I can also imagine, that even if a system has quite good balances and resolution, some tubes may be so well designed and made that cryo may not effect them obviously. I wonder if this might be a possibility with the famous metal based Mullard GZ34s Brad so loved. Seems plausible that they are so good that the particular cryo treatment that was done on one of them may not have done much to improve it? Or maybe the samples were a little different vintage (or whatever), and the cryo'd one would have sounded a little worse without cryo because of subtle variations in parts and construction? No telling really, but to me not hearing a difference between the cryo'd and non-cryo'd tube was not a conclusive argument for throwing out cryo as bunk!

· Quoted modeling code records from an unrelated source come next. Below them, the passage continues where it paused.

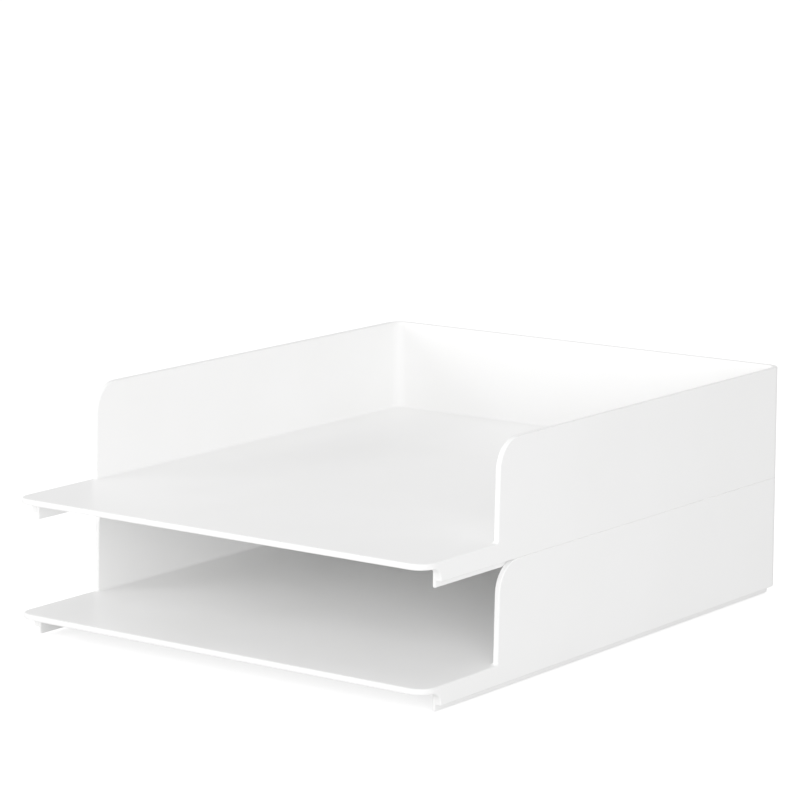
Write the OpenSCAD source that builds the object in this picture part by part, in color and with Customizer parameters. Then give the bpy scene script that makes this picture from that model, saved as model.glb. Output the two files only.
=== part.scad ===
// Two identical letter trays, stacked. Each is one moulding: a flat floor whose front lip runs
// past the side walls, three thin walls, a skirt under the floor and a rim that nests inside
// the walls of the tray below. Push-in rubber feet sit in bosses under each floor.
// X runs across, the front lip faces -Y, Z is up, and Z = 0 is the surface the feet stand on.

/* [Tray] */
// Width across the side walls
tray_w = 254; // [236:1:320]
// Depth from the front lip to the back wall
tray_d = 320; // [300:0.5:360]
// Height that each tray adds to a stack
stack_pitch = 59; // [45:1:90]
// Height of the floor's top above the skirt's lower edge
floor_top = 9.8; // [8:0.1:14]
// Thickness of the floor and its lip
floor_t = 3; // [2:0.1:4]
// Thickness of the walls
wall_t = 3; // [2:0.1:3.5]

/* [Corners] */
// Radius of the upright rear corners, outside
rear_r = 9; // [6.5:0.5:12]
// Radius of the lip's front corners, seen from above
lip_corner_r = 9; // [4:1:20]
// Radius of the side walls' upper front corners
wall_corner_r = 15.5; // [5:0.5:25]
// Radius of the fillet between the floor and the walls
root_r = 1.5; // [1:0.5:4]

/* [Side walls] */
// Distance from the lip's edge back to the side walls, at the floor
wall_setback = 58.7; // [40:0.1:120]
// How far the side walls' front edges lean back over their height
wall_lean = 1.6; // [0:0.1:6]

/* [Nesting rim] */
// Thickness of the rim
rim_t = 1.6; // [1.5:0.1:3]
// How far the rim reaches below the skirt
rim_drop = 3.3; // [2:0.1:6]
// Gap between the rim and the walls that it nests in
nest_gap = 0.3; // [0.2:0.05:0.8]
// Distance from the lip's edge back to the rim's front ends
rim_setback = 12.8; // [8:0.1:30]
// Radius of the rim's lower front corner
rim_nose_r = 0.8; // [0.5:0.1:2]
// Distance from the lip's edge back to the skirt's front ends
skirt_setback = 13; // [8:0.1:30]
// Radius of the fillet between the skirt's front end and the lip
skirt_end_r = 6; // [1:0.5:7]

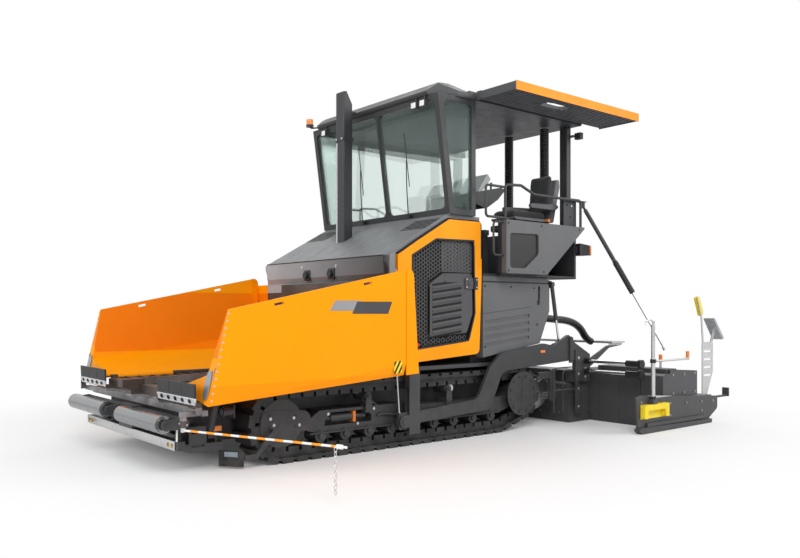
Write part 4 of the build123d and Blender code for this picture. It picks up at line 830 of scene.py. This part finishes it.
# work lamps: pale lenses; beacon on its stalk
lenses = []
for y in (-0.877, 0.859, 1.0):
    lenses.append(rawBox((0.289, y - 0.036, 3.583), (0.294, y + 0.036, 3.642), 0.002))
for s in (1, -1):
    lenses.append(rawBox((-2.304, s * 1.066, 3.567), (-2.299, s * 1.144, 3.633), 0.002))
closePiece(mergeAll(lenses), "workLampLenses", "white")
stalk = rawTube([(0.15, -1.19, 3.76), (0.17, -1.26, 3.765), (0.185, -1.33, 3.77), (0.186, -1.345, 3.8)], 0.01)
foot = rawRound((0.186, -1.345, 3.79), (0.186, -1.345, 3.818), 0.05, 24, 0.006)
closePiece(mergeAll([stalk, foot]), "beaconStalk", "black", angle=60)
dome = rawRound((0.186, -1.345, 3.818), (0.186, -1.345, 3.886), 0.046, 28, 0.012)
closePiece(dome, "beaconDome", "amber", angle=60)
print("stage: screen and lamps")

# exhaust: clamp bolts
spots = [(0.508, y, 3.4) for y in (-0.285, -0.175)]
closePiece(rawBolts(spots, (1, 0, 0), 0.009, 0.008), "exhaustClampBolts", "silver")

# extraction ducts: corrugated, from deck to canopy
ducts = {"centres": [(-1.903, 0.85), (-1.903, 0.25)], "low": 1.802, "high": 3.698, "radius": 0.052, "ridge": 0.058,
        "pitch": 0.028}
for number, (x, y) in enumerate(ducts["centres"]):
    clearSelection()
    bpy.ops.mesh.primitive_cylinder_add(vertices=28, radius=ducts["radius"], depth=ducts["pitch"],
            end_fill_type='NOTHING', location=(x, y, ducts["low"] + ducts["pitch"] / 2))
    ring = bpy.context.object
    editAll()
    bpy.ops.mesh.subdivide(number_cuts=3)
    leaveEdit()
    bpy.ops.object.transform_apply(location=False, rotation=True, scale=True)
    for vert in ring.data.vertices:
        high = abs(vert.co.z) < ducts["pitch"] * 0.3
        grow = (ducts["ridge"] if high else ducts["radius"]) / math.hypot(vert.co.x, vert.co.y)
        vert.co.x *= grow
        vert.co.y *= grow
    repeatOf(ring, (0, 0, ducts["pitch"]), int((ducts["high"] - ducts["low"]) / ducts["pitch"]), weld=True)
    closePiece(ring, "extractionDuct" + str(number + 1), "hoseGloss", "tractor", 50)
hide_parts("extraction_hoses")

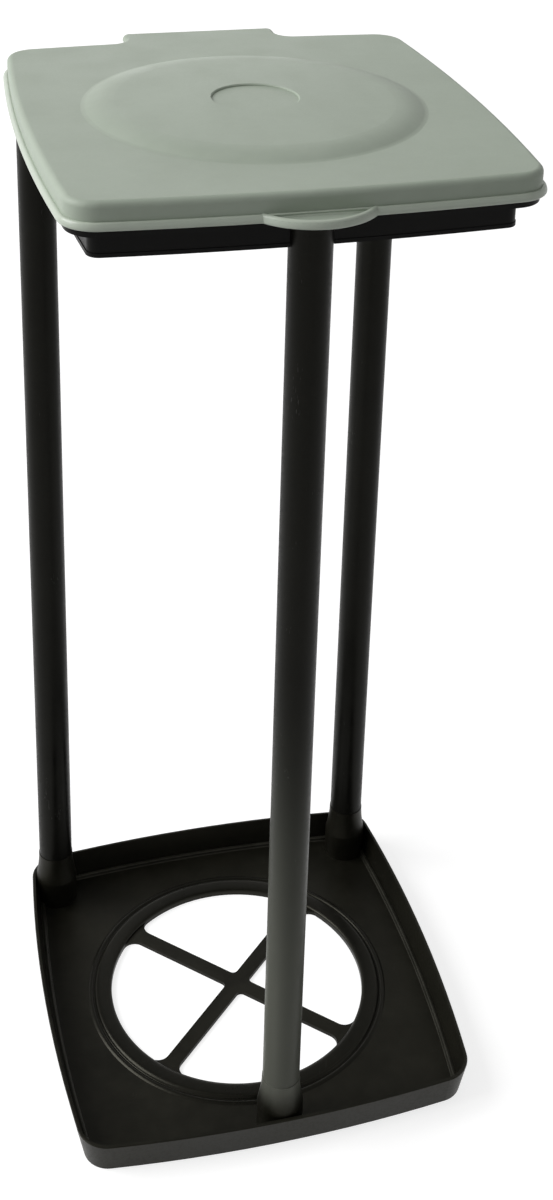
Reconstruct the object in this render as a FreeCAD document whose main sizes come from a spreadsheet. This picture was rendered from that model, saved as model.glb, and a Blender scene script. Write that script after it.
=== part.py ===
import FreeCAD, Part
import math
import os
import Sketcher

# A free-standing holder for large bin bags: a tray base with a round cross-braced hole, three tube legs,
# a bag ring that the bag's mouth is folded over, and a lid that hinges at the rear.
# Millimetres. The origin is on the floor under the middle of the base, +Z up, +Y towards the hinge.

# Driving sizes

SIZES = [
    ("base_width", 368.4, "tray across the middle of its sides"),
    ("base_depth", 375.6, "tray front to rear"),
    ("base_side_bow", 11.2, "how far the left and right sides bow out"),
    ("base_end_bow", 11.0, "how far the front and rear sides bow out"),
    ("base_corner", 28.0, "corner radius at the rim"),
    ("rim_height", 31.5, "floor to the top of the rim"),
    ("rim_lean", 5.8, "how far the rim leans out from foot to top"),
    ("rim_wall", 3.0, "thickness of the rim"),
    ("rim_bevel", 0.9, "bevel of the rim's top"),
    ("foot_bevel", 0.8, "bevel of the lower edge"),
    ("ledge_height", 7.0, "top of the ledge inside the rim"),
    ("ledge_width", 3.0, "width of that ledge"),
    ("floor_thickness", 3.5, "tray floor and cross"),
    ("hole_radius", 119.5, "round hole in the tray floor"),
    ("bead_width", 16.0, "raised bead round the hole"),
    ("bead_height", 2.8, "bead above the tray floor"),
    ("bead_bevel", 1.8, "bevel of the bead"),
    ("bead_groove_width", 1.4, "groove at the foot of the bead"),
    ("bead_groove_depth", 0.9, "depth of that groove"),
    ("arm_width", 14.5, "arms of the cross"),
    ("hub_round", 5.0, "window corners at the hub"),
    ("window_round", 11.0, "window corners at the ring"),
    ("leg_diameter", 32.0, "outside of a leg tube"),
    ("leg_wall", 2.0, "wall of a leg tube"),
    ("leg_length", 800.2, "length of a leg tube"),
    ("front_leg_inset", 24.3, "front leg's axis inside the base's front"),
    ("rear_leg_side_inset", 32.6, "rear legs' axes inside the base's sides"),
    ("rear_leg_inset", 33.1, "rear legs' axes inside the base's rear"),
    ("shoulder_height", 60.0, "floor to the shoulder that a leg stands on"),
    ("boss_lip", 0.5, "shoulder beyond the tube"),
    ("boss_spread", 3.5, "flare of a socket down to the rim's height"),
    ("spigot_length", 35.0, "spigot inside a leg"),
    ("spigot_clearance", 0.15, "radial gap between spigot and tube"),
    ("spigot_wall", 2.5, "wall of a hollow spigot"),
    ("spigot_lead", 1.5, "taper at a spigot's end"),
    ("ring_inset", 4.0, "flange inside the lid's lip"),
    ("ring_plate", 2.8, "thickness of the flange"),
    ("ring_rim_width", 3.0, "down-turned edge of the flange"),
    ("ring_rim_drop", 2.8, "how far that edge hangs down"),
    ("ring_wall_inset", 19.8, "ring wall inside the lid's lip"),
    ("ring_wall", 2.8, "thickness of the ring wall"),
    ("ring_wall_drop", 23.8, "ring wall below the flange"),
    ("ring_wall_corner", 9.0, "corner radius of the ring wall"),
    ("ring_bead", 0.6, "bead on the wall's lower edge"),
    ("ring_bead_height", 3.0, "height of that bead"),
    ("ring_leg_gap", 0.2, "radial gap between a leg and its pocket"),
    ("lid_gap", 0.3, "closed lid above the flange"),
    ("lid_less_width", 5.4, "lid narrower than the base"),
    ("lid_more_depth", 6.4, "lid, without its tabs, deeper than the base"),
    ("lid_side_bow", 9.1, "how far the lid's left and right sides bow out"),
    ("lid_end_bow", 7.4, "how far the lid's front and rear sides bow out"),
    ("lid_corner", 27.0, "corner radius of the lip"),
    ("lid_centre_y", 4.3, "middle of the lid behind the middle of the base"),
    ("lip_width", 2.8, "lip outside the skirt"),
    ("lip_height", 5.5, "height of the lip"),
    ("lip_bevel", 1.0, "bevel of the lip's upper edge"),
    ("lid_wall", 2.5, "wall of the lid"),
    ("lid_rise", 19.7, "lip to the flat top"),
    ("lid_round", 4.7, "rounding of the lid's upper edge"),
    ("dome_radius", 131.6, "raised disc in the lid"),
    ("dome_rise", 7.0, "disc above the flat top"),
    ("dome_shoulder_radius", 108.0, "where the disc's steep edge ends"),
    ("dome_shoulder_rise", 5.3, "height of that shoulder"),
    ("dome_foot_round", 10.0, "hollow rounding at the disc's foot"),
    ("recess_radius", 33.5, "round recess in the disc"),
    ("recess_depth", 1.8, "depth of that recess"),
    ("recess_bevel", 0.9, "bevel of the recess's edge"),
    ("finger_radius", 52.5, "round front of the finger tab"),
    ("finger_reach", 18.5, "finger tab ahead of the lip"),
    ("finger_rim", 4.6, "width of the rim round the finger tab"),
    ("finger_sink", 2.3, "finger tab's plate below its rim"),
    ("tab_width", 134.0, "hinge tab"),
    ("tab_overhang", 13.0, "hinge tab behind the hinge axis"),
    ("tab_drop", 5.0, "edge of the hinge tab below the flat top"),
    ("tab_corner", 6.0, "corner radius of the hinge tab"),
    ("tab_blend", 14.0, "hollow corner between tab and lid"),
    ("hinge_reach", 11.7, "hinge axis behind the lid's lip"),
    ("hinge_rise", 5.0, "hinge axis above the flange"),
    ("rod_diameter", 5.0, "hinge rod"),
    ("rod_end", 1.5, "rod beyond the outer lugs"),
    ("rod_fit", 0.02, "radial gap of the rod in the ring's lugs"),
    ("rod_play", 0.08, "radial gap of the rod in the lid's knuckles"),
    ("lug_radius", 5.5, "lugs of the ring"),
    ("lug_width", 8.0, "width of a lug"),
    ("knuckle_radius", 5.0, "knuckles of the lid"),
    ("knuckle_width", 22.0, "width of a knuckle"),
    ("knuckle_x", 42.0, "knuckles beside the middle"),
    ("knuckle_gap", 0.4, "side gap between knuckle and lug"),
    ("tongue_reach", 10.5, "ring's tongue behind the hinge axis"),
    ("tongue_edge", 1.5, "tongue beside the outer lugs"),
    ("slot_margin", 2.0, "tongue slot ahead of a knuckle"),
]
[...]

The Cryotone cryo systems, by appearances, are developed specially for each tube they work on... would they be able to do something more for the metal base... we don't know. But Brad's going from a hard core NOS tube guy with some of the more high tone/rare tubes... and having one test that seemed to show cryo did not work for him, isn't it possible that some time later, when he finally tried Cryotone tubes that he changed his mind? And from my experience with JJ tubes being OK, but not brilliant, it seems pretty likely that Cryotone is really onto a good cryo method. But whatever the final reasons, some pretty serious tube heads claim Cryotones are some of the best sounding tubes many on that thread had heard.
I am just suggesting that Brad's turn from looking at cryo as another thing to be pissed off at, and later coming to love Cryotone tubes, may be just plain old learning through research and listening, resulting in more realizations of what he likes.
I am surprised he has not responded to all this speculation, maybe he lost a bunch of thread notifications with his name changes on the forum.
Anyway, it is all a lot of fun to me!